Strasbourg comment: Role and operations of the troika

The troika's austerity policies have caused huge increases in poverty, social exclusion and unemployment, argues Alejandro Cercas.

By Alejandro Cercas

13 Mar 2014

The European parliament has approved my report on employment and social aspects of the role and operations of the Troika (ECB, Commission, IMF) with regard to euro area programme countries: Greece, Ireland, Portugal and Cyprus by a broad majority.

We drafted this report because it would have been foolish to close this chapter by just talking about the impact the programmes have had on markets, on macroeconomic imbalances and public debt, forgetting the impact they have had on the citizens and on the welfare state.

I based the analysis on accurate and scientific data, as well on of several studies made by the European parliament, universities and research centres from the concerned countries. All those documents show, without the shadow of a doubt, that the austerity policies and the structural reforms imposed in the troika countries have led to a real social tsunami of massive unemployment (it has tripled in some countries) especially among young people, the closure of hundreds of thousands of companies, mainly SMEs; and a sharp rise in poverty and social exclusion.

Furthermore, all those measures have been implemented in violation of European primary law and international labour conventions, such as the international labour organisation's core conventions and the European social charter.

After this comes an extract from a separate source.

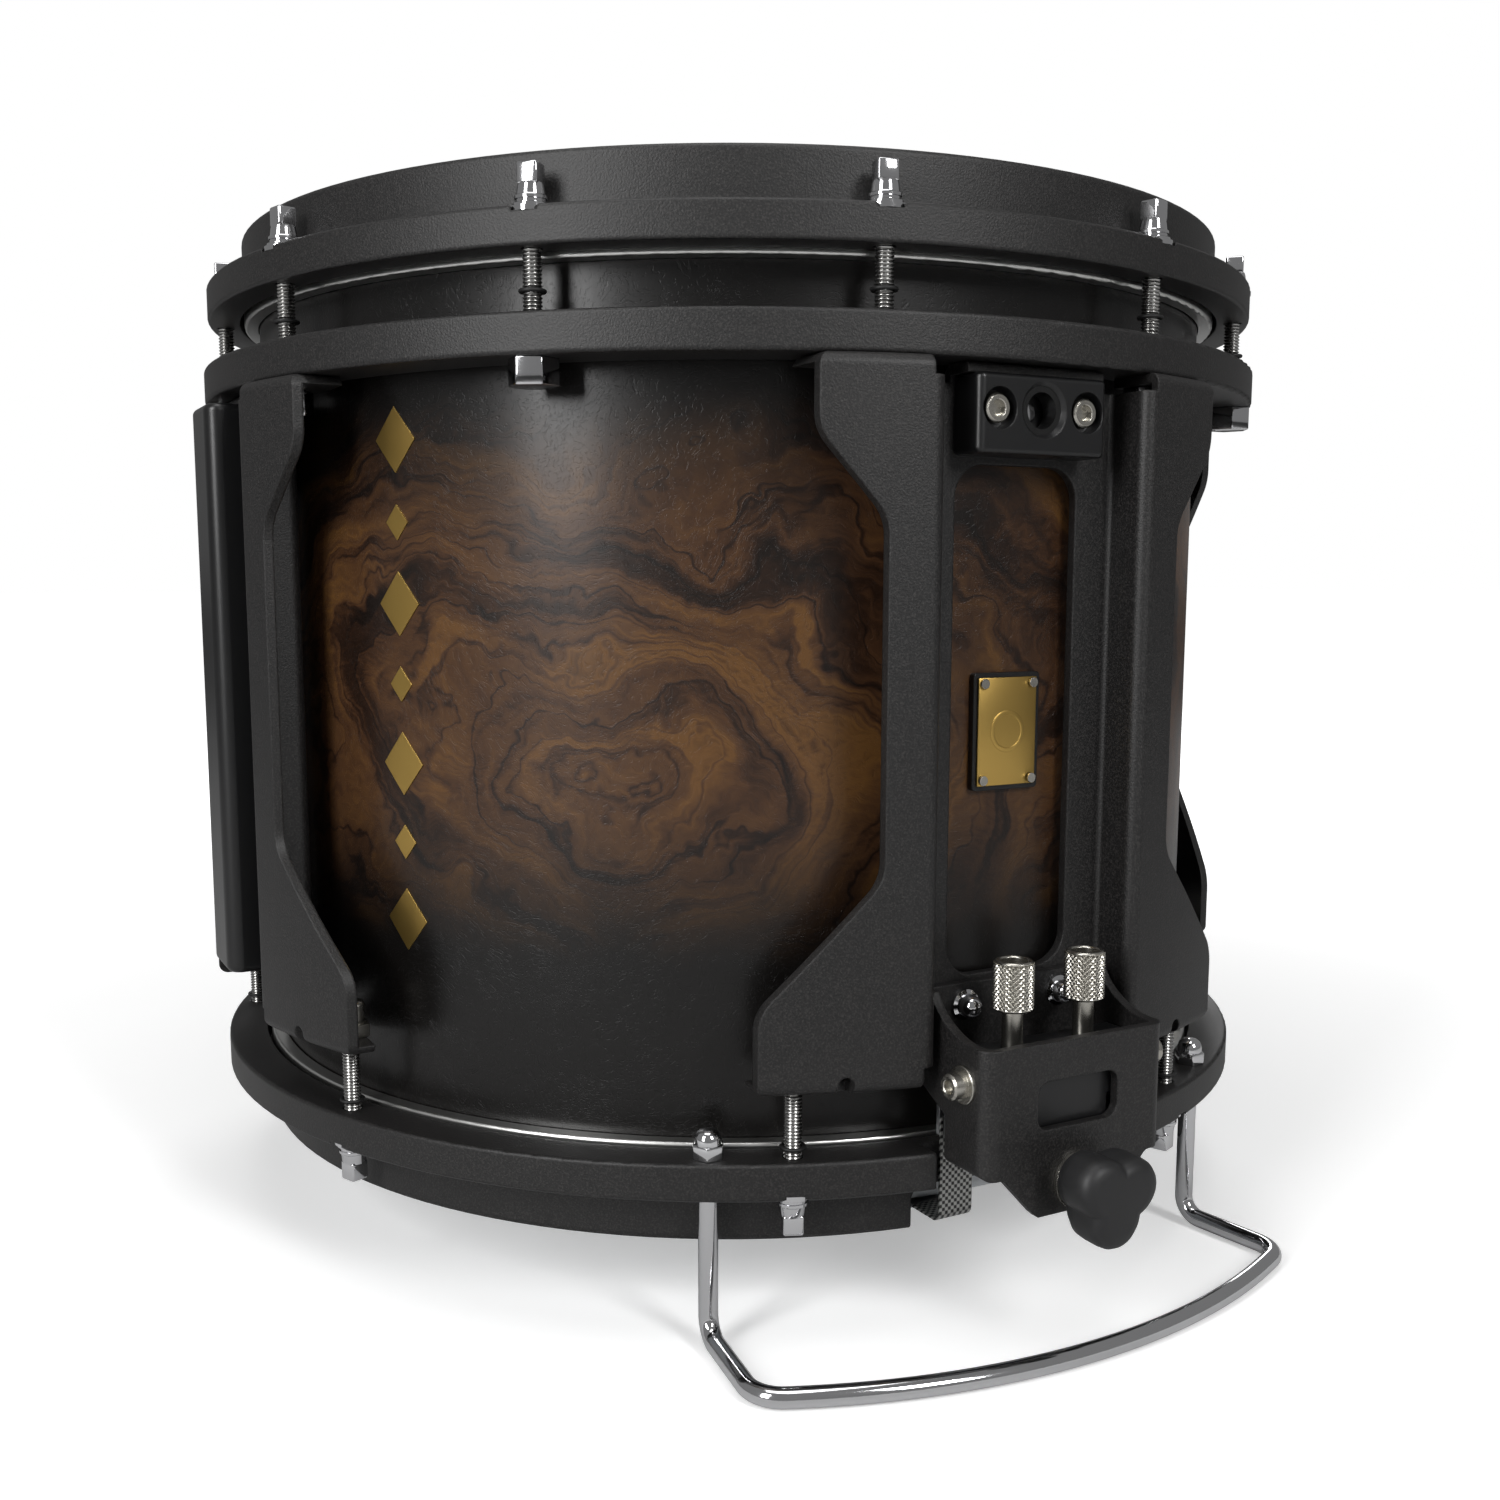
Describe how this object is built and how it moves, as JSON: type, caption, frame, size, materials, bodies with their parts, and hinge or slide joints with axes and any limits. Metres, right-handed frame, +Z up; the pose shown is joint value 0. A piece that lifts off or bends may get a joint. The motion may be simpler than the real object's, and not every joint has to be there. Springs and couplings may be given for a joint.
{
  "type": "snare drum",
  "caption": "Marching snare drum: veneered shell floating in a black metal chassis, with a knob-worked snare release and a leg rest.",
  "frame": {"origin": "centre of the batter head's playing surface, on the drum's axis", "axes": "+Z up along the drum's axis out of the batter head; -Y faces the snare release and the leg rest; +X to the right seen from the front"},
  "size_m": [0.4062, 0.4426, 0.3475],
  "materials": {
    "powder_black": "fine textured black powder coat",
    "satin_black": "smooth satin black",
    "walnut": "figured veneer under satin lacquer, fading to black at both ends",
    "chrome": "polished",
    "stainless": "brushed",
    "plated_steel": "satin plated",
    "black_bush": "matte",
    "rubber": "matte",
    "satin_aluminium": "satin",
    "woven_head": "woven aramid laminate",
    "clear_film": "hazy polyester film",
    "gold": "satin gold",
    "black_knob": "matte moulded",
    "strap": "woven steel mesh"
  },
  "bodies": {
    "drum": {"badge_backing": "satin_black", "badge_plate": "gold", "badge_screws": "stainless", "batter_flesh_hoop": "satin_aluminium", "batter_head": "woven_head", "batter_hoop": "powder_black", "bottom_nuts": "stainless", "bottom_tension_rods": "chrome", "butt_block": "plated_steel", "butt_bracket": "powder_black", "butt_screws": "stainless", "carrier_block": "satin_black", "carrier_bush": "black_bush", "carrier_button": "chrome", "carrier_screws": "stainless", "cover_screws": "stainless", "inner_snare_brackets": "plated_steel", "inner_snares": "plated_steel", "leg_rest": "chrome", "leg_rest_nuts": "chrome", "recess_cover_left": "satin_black", "recess_cover_right": "satin_black", "rod_o_rings": "rubber", "rod_washers": "chrome", "shell": "walnut", "shell_inlay": "gold", "side_bolts": "stainless", "snare_flesh_hoop": "satin_aluminium", "snare_head": "clear_film", "snare_hoop": "powder_black", "strainer_bracket": "powder_black", "strainer_screws": "stainless", "top_nuts": "chrome", "top_ring": "powder_black", "top_tension_rods": "chrome", "upright_front": "powder_black", "upright_left": "powder_black", "upright_rear": "powder_black", "upright_right": "powder_black"},
    "snare_carriage": {"snare_carriage": "satin_black"},
    "adjuster_left": {"adjuster_left": "stainless"},
    "adjuster_right": {"adjuster_right": "stainless"},
    "traveller_left": {"traveller_left": "plated_steel"},
    "traveller_right": {"traveller_right": "plated_steel"},
    "release_knob": {"release_knob": "black_knob", "release_spindle": "plated_steel", "knob_washer": "stainless"},
    "snares": {"snare_wires": "plated_steel", "snare_end_plates": "plated_steel", "snare_straps": "strap"}
  },
  "joints": [
    {"name": "release_turn", "type": "hinge", "parent": "drum", "child": "release_knob", "pos_m": [0, -0.2174, -0.2889], "axis": [0, -1, 0], "range_deg": [0, 180]},
    {"name": "carriage_drop", "type": "slide", "parent": "drum", "child": "snare_carriage", "axis": [0, 0, -1], "range_m": [0, 0.004]},
    {"name": "snare_drop", "type": "hinge", "parent": "drum", "child": "snares", "pos_m": [0, 0.19, -0.3068], "axis": [1, 0, 0], "range_deg": [0, 0.6]},
    {"name": "adjuster_left_turn", "type": "hinge", "parent": "snare_carriage", "child": "adjuster_left", "pos_m": [-0.0135, -0.203, -0.2509], "axis": [0, 0, 1], "range_deg": [-360, 360]},
    {"name": "adjuster_right_turn", "type": "hinge", "parent": "snare_carriage", "child": "adjuster_right", "pos_m": [0.0135, -0.203, -0.2509], "axis": [0, 0, 1], "range_deg": [-360, 360]},
    {"name": "traveller_left_slide", "type": "slide", "parent": "snare_carriage", "child": "traveller_left", "axis": [0, 0, 1], "range_m": [-0.001, 0.001]},
    {"name": "traveller_right_slide", "type": "slide", "parent": "snare_carriage", "child": "traveller_right", "axis": [0, 0, 1], "range_m": [-0.001, 0.001]}
  ],
  "couplings": [
    {"joint": "release_turn", "follows": "carriage_drop", "rad_per_m": 785.4},
    {"joint": "snare_drop", "follows": "carriage_drop", "rad_per_m": 2.6179},
    {"joint": "adjuster_left_turn", "follows": "traveller_left_slide", "rad_per_m": 6283.2},
    {"joint": "adjuster_right_turn", "follows": "traveller_right_slide", "rad_per_m": 6283.2}
  ]
}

We also see new signs of poverty. People are needy, cold and deprived of fundamental public services such as healthcare or medicine. If we don't act, we will end up with a core of prosperous European countries bordered by sinking member states in the south.

As this report states, Europe is not only a market but a social market economy. Europe is not only a system of cooperation between heads of state and government or between ministers and commissioners, but a democratic community of values that has been put fully into question. This is why we ask for the end of the troika and the establishment of an employment and social recovery plan. We believe that we need to repair what was destroyed. We need to repair what was lost. We need to set out a growth programme for employment because without employment there will be neither social justice nor recovery of the macroeconomic and budgetary imbalances.